**PROVIDED INFORMATION:**
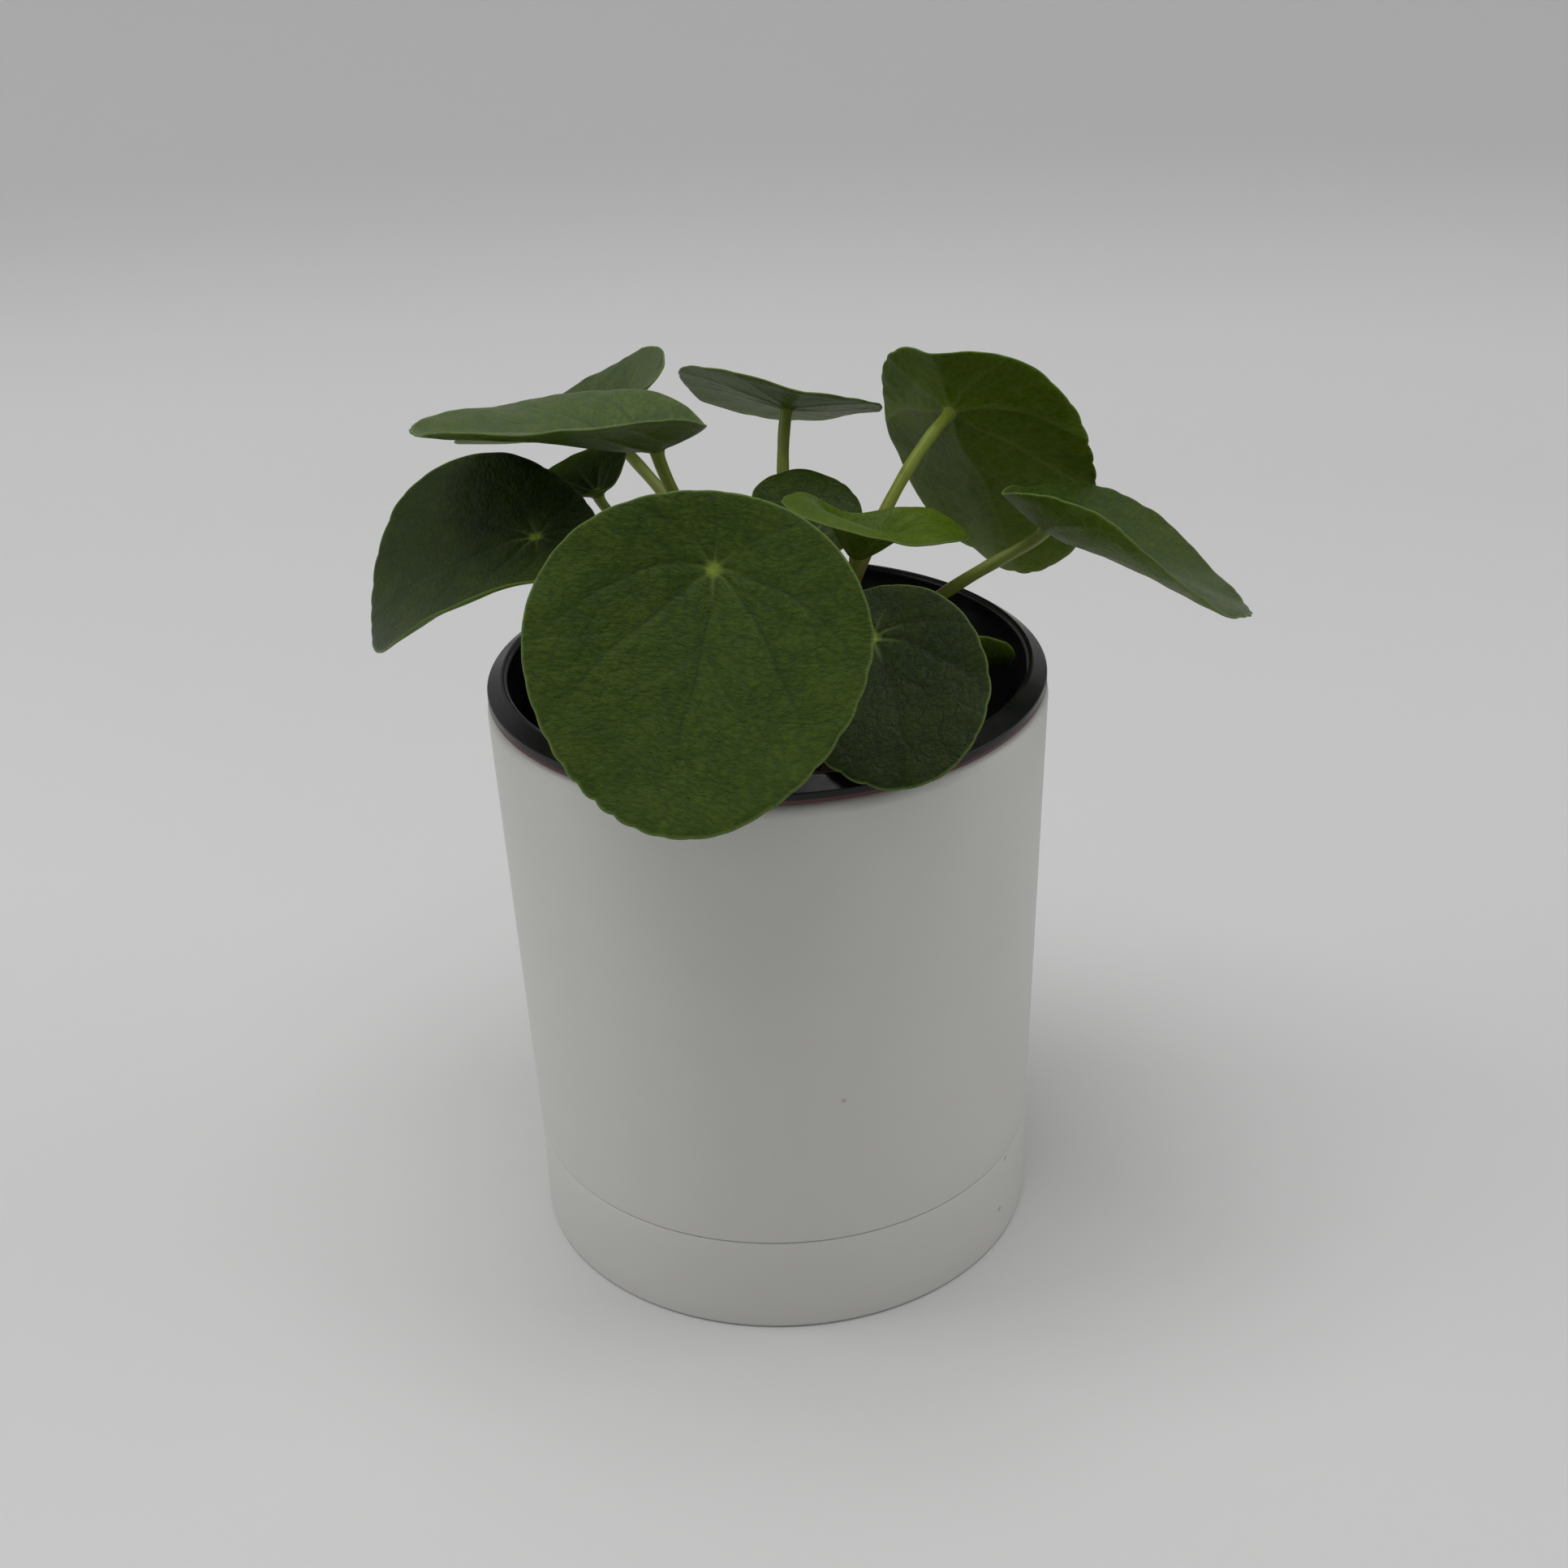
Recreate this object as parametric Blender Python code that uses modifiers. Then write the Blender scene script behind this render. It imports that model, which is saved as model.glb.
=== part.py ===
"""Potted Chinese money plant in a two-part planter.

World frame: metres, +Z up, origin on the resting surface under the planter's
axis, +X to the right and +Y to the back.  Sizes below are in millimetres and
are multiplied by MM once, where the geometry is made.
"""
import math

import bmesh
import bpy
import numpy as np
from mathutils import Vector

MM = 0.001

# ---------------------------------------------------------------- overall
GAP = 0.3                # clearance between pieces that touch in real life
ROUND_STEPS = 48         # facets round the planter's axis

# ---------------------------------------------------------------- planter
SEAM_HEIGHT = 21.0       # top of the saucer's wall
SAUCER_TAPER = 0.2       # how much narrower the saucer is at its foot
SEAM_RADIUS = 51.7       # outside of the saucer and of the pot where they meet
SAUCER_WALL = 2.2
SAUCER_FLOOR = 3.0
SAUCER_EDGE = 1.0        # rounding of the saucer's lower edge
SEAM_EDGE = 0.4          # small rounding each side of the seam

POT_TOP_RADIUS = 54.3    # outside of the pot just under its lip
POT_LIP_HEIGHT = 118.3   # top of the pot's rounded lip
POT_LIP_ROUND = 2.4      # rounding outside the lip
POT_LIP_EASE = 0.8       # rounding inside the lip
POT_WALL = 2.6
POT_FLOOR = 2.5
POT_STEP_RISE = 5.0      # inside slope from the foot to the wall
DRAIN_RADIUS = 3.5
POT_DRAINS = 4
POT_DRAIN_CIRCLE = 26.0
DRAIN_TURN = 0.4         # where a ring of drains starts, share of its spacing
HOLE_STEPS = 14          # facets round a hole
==
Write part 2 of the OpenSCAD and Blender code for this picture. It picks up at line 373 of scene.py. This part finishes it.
--
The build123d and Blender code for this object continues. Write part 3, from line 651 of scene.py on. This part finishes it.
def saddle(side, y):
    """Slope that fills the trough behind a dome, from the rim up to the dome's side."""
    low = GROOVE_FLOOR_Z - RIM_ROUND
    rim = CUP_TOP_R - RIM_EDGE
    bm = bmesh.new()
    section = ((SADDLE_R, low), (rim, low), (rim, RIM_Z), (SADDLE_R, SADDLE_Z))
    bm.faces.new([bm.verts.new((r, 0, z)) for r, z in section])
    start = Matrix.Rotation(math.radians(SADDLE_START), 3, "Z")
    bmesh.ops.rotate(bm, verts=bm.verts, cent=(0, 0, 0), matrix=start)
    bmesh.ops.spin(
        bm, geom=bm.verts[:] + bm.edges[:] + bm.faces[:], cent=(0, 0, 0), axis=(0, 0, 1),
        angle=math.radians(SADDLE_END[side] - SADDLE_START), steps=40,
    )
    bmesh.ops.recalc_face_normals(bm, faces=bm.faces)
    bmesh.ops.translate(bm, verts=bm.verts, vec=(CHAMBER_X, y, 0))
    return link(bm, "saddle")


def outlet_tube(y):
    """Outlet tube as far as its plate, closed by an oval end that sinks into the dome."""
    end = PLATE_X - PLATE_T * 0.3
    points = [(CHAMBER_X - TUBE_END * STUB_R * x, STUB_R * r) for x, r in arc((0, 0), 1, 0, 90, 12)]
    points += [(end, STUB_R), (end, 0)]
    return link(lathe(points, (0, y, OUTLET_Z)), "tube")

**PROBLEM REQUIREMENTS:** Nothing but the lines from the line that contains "Recreate this object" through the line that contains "a two-part planter." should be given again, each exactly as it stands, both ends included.

**EXERCISE SOLUTION:**
Recreate this object as parametric Blender Python code that uses modifiers. Then write the Blender scene script behind this render. It imports that model, which is saved as model.glb.
=== part.py ===
"""Potted Chinese money plant in a two-part planter.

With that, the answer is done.